I’m Jewish. How do I know all this? From movies and television, of course. But while I don’t actually share these specific end-of-holiday rituals with my Christian friends, except for the one about going to the mall, the celebration of Chanukah (or Hanukkah if you’ve never learned how to gargle) leaves its own detritus. For example, there is the issue of ridding your kitchen of the lingering aroma of fried potato latkes. This can take about two weeks, and a gross of air freshener. (In the end, I’m never sure what’s actually more desirable – eau d’ Used Canola Oil or Southern Magnolia Bouquet?) Then there is the labor of picking the hardened wax from the menorah, the candle holder which burns a total of forty-four candles over the eight nights of the holiday. I can recall a time when picking at candle wax was a sensual experience, but that was from a chianti bottle over a romantic dinner in an intimate Italian bistro. And I was in my twenties. This is as far from sensual as root canal. Would manufacturing dripless Chanukah candles be a blasphemy against the Maccabis? I guess tradition is tradition, so I spend an entire morning standing over the sink armed with as many small, sharp objects that I can find, and jab at the little candle holders until they are empty and ready to embrace next year’s lights.
So “Frosty the Snowman” has melted away in the eighty-degree Florida heat and can no longer be heard every time I walk into CVS, and the store where I buy my dog food has stopped playing “O Holy Night.” On the surface, it appears that time has indeed moved on. But one lingering holiday-related issue remains, as least for me — what to do with the greeting cards that contain the beautiful smiling faces of my friends and their families?
These are not like the Hallmark variety or the greeting cards from your dry cleaner or newspaper delivery man. Those you might save for a few days and then guiltlessly abandon them to the recycle bin. But the family photo cards? I look through the small stack still remaining on my kitchen counter.
Why, it must have cost the Clarks a small fortune to assemble all twenty-eight children, grandchildren and dogs in the Australian outback. Not to mention the cost of the photographer. And look at them, how lovely and happy they are, healthy white teeth displayed for the camera. What do I….? How can I…..? But on the other hand, do I really want a family portrait of the Clarks in my permanent collection?
And here are the smiling Bensons. Not quite as many as the Clarks, but lovely all the same. Oh – look, Tracy’s holding the new baby. How sweet! Can I even consider recycling that baby?
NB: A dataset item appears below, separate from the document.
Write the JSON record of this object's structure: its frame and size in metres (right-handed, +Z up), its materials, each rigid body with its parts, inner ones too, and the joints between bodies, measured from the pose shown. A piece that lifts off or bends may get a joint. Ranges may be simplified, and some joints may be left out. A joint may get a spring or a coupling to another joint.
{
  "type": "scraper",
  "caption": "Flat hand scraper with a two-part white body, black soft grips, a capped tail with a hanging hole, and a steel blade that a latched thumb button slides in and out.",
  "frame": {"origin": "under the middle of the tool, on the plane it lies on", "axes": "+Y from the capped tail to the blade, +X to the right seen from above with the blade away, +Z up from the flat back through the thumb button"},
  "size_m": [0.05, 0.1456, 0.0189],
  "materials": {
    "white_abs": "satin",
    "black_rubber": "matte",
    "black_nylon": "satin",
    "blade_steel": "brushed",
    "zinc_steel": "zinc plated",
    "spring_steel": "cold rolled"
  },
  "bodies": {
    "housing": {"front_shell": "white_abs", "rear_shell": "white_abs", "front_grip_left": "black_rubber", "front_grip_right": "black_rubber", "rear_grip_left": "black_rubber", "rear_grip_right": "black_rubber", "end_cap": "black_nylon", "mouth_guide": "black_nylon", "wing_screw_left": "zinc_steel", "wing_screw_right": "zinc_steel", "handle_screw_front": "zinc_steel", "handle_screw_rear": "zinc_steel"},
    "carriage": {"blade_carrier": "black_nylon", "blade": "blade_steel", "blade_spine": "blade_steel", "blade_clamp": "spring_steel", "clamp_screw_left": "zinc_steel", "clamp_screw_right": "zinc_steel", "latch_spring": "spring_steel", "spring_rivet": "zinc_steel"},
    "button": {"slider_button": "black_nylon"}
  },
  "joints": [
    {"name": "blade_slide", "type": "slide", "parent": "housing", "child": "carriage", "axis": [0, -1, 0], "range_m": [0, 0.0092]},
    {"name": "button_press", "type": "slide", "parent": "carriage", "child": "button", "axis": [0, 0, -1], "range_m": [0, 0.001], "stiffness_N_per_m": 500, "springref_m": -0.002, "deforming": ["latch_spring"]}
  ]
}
Underneath the Bensons are the Berkowitzes. Berkowitz? Why did they do a Christmas card? There are enough people in this group to qualify as a tribe. And Papa Berkowitz did not fail to include his annual family-update letter, with each person discussed cross-referenced with the photo. Now I understand the little numbers on their chests. Boy, he really put a lot of effort into this one. So how can I…..?
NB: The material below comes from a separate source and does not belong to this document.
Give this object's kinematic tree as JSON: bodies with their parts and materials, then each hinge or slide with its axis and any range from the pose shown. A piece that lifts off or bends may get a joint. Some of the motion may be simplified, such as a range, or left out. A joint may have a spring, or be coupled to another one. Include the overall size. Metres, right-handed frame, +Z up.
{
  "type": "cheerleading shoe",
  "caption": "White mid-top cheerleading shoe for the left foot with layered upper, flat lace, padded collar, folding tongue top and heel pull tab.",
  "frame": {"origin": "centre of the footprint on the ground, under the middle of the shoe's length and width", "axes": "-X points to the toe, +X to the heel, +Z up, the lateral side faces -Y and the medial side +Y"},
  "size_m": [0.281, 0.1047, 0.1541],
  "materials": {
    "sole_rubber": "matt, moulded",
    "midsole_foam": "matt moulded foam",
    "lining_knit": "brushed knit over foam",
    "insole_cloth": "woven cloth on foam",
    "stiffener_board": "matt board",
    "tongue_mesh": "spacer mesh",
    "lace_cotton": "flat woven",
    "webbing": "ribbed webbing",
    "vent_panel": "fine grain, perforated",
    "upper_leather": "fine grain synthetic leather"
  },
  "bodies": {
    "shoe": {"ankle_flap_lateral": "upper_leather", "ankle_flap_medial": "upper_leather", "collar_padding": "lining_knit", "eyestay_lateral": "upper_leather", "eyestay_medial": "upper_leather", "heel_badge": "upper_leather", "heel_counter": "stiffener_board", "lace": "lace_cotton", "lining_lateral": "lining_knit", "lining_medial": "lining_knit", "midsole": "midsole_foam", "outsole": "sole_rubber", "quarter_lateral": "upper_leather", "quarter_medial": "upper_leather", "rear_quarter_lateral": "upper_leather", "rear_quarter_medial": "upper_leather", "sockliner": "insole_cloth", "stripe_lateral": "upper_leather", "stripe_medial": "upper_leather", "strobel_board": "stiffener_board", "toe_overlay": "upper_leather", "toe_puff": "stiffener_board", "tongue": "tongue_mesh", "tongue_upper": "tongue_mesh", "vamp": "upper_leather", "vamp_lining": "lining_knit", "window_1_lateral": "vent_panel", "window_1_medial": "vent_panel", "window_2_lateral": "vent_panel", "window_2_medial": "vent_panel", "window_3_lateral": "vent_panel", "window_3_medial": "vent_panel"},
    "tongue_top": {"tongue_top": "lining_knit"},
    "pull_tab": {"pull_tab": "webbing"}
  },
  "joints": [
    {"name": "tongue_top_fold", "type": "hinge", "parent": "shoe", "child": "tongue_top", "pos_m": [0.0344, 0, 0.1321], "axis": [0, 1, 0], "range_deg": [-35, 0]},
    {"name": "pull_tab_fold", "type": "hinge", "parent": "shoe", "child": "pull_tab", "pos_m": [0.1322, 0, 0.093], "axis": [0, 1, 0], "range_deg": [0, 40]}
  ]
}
And then there’s Betty. She has no children, but look at her adorable dogs. I do love dogs. I would never trash a dog. But yet……
Here’s the next one. They look familiar. Oh, they’re my grandchildren. Not the best picture, and I have so many others.
So here I stand by the garbage pail, with the photo cards in hand, immobilized by agonizing indecision. Dear friends, you have to help me solve this annual dilemma once and for all. It would be perfect if the cards could self-destruct forty-eight hours after New Year’s Day. But until such time as science catches up with need, next year, when you send the new family portraits, may I suggest that you include an expiration date?
Been there, Susan. Pat W of the W. Circle if you don’t know who the heck this is.
Hey Susan,
So true, so true! I also wonder where some of my friends get the energy and motivation to write an annual report of their activities over the past year, along with their photos. Is this the same energy that people use to report that they ate their lunch on their facebook walls? Like I care?
I care. What did u eat for lunch today!?
You have my permission to recycle the card the kids sent to you with their precious little faces on it and handwritten notes of love. I will email you the card next year so you don’t go through this dilemma again. 🙂
How can anyone let eggnog go sour?
Pop
OMG, talk about needing the computer geek, I just lost my reply….So, I’ll start again. First I have to tell you that I was asked for my URL today by our Corporate Office. What the heck is that? I replied. They sent me an email address. Someone, somewhere, responded. I printed, scanned and emailed that right back. They don’t need to know that I commonly call my computer “The Confuser” or that I am a little past that time when a keyboard and mouse were what got passed out at the maternity ward. To the newborns of course…My grandchildren amaze me! Actually, the time I spent on your blog tonight was a treat, a giggle and Wonderful. And you, my beautiful friend, are the poster child for “Aging Graysfully”! You could still wear pasties and turn heads. And my Christmas pictures? Recycled! I may have kept the one in green that you pictured. Love to take them out 10 years later, first time meeting that “special someone” and share those treasures. I have bare bottom blanky pictures of all my girls! Thanks for the giggle!
Love it! I too have a pile of smiling faces, large and small including happy doggies with their adoring people..after reading your post I was liberated and felt fine about filing them in the ’round file’!
thanks
Super Bowl Sunday
Susan, Read and loved Trashing Your Friends(others wonderful, too). TYF MUST go in some major magazine next season. Keep the pen moving. Fondly, Karen Gorman
I like and I do believe that Trashing problem is universal, whether you’re Christian or Jewish or anything else. I enjoyed it alot…it made me giggle and think about the piles of cards I have sitting around, still. Hummmm…. Love your photo by the way – how beautiful you are!! Hugs!! Theresa
Okay after much contemplating and pacing back and forth…I have a solution to everyones trashing problem! You take all the lovely pictures and decorate your garage walls. It will make for a very lovely wall paper, you won’t have the guilty feeling of trashing your friends, and when they start to wear and tear, then you redecorate with the new ones! Voila!
I think there’s definitely a market for self destructing holiday cards. Let’s take out a patent and get cracking!